# The Colony II



## abraxas (Apr 23, 2008)

Re-edited.


----------



## Sw1tchFX (Apr 23, 2008)

That's beautiful. I would love to see that printed on silver.


----------



## Roger (Apr 23, 2008)

excellent edit...the movie 'man of a thousand faces' came to mind.


----------



## Seefutlung (Apr 23, 2008)

the stuff nightmares are made of ...

Gary


----------



## Pleasetakeitkind (Apr 24, 2008)

amazing as always.


----------



## tranceplant (Apr 24, 2008)

seems just a bit underexposed?  maybe it's juts me


----------



## Miaow (Apr 25, 2008)

Great edit


----------



## abraxas (Apr 26, 2008)

Sw1tchFX said:


> That's beautiful. I would love to see that printed on silver.

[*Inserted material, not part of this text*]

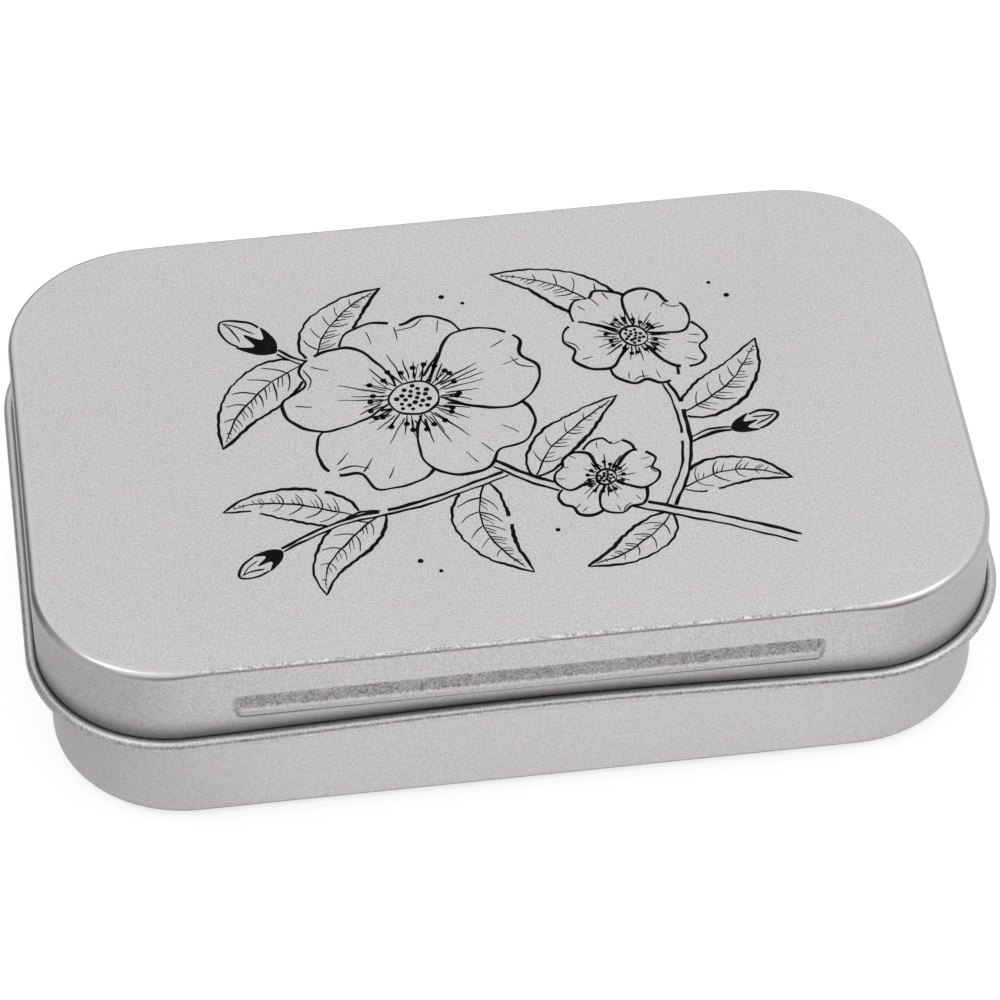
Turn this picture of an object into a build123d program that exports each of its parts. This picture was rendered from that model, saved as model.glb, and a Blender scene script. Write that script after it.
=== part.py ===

Me too. I'm going through my greyscale work and getting some ready for small prints on silver.  Should be interesting. Thank you.



Roger said:


> excellent edit...the movie 'man of a thousand faces' came to mind.



Thanks.  Once I got in there and started working with it, faces started emerging from all over.




Seefutlung said:


> the stuff nightmares are made of ...
> 
> Gary



Got to get it out of my system I guess.  Rather have it on paper than in my head. 



Pleasetakeitkind said:


> amazing as always.



Thanks.  



tranceplant said:


> seems just a bit underexposed?  maybe it's juts me



I'm thinking the darkness makes it creepy just right.  All my nightmares are underexposed.



Miaow said:


> Great edit



Thanks.  I like it much, much better than the original, which I liked also.


----------



## Rick Waldroup (Apr 26, 2008)

These shots you have been doing lately are just downright creepy.

Great stuff.


----------



## abraxas (Apr 26, 2008)

Rick Waldroup said:


> These shots you have been doing lately are just downright creepy.
> 
> Great stuff.



Thanks Rick.  B&W gives me a lot of latitude for expression.


----------



## Arch (Apr 26, 2008)

yea i like that, good edit :thumbup:


----------



## abraxas (Apr 27, 2008)

Thanks Arch.


----------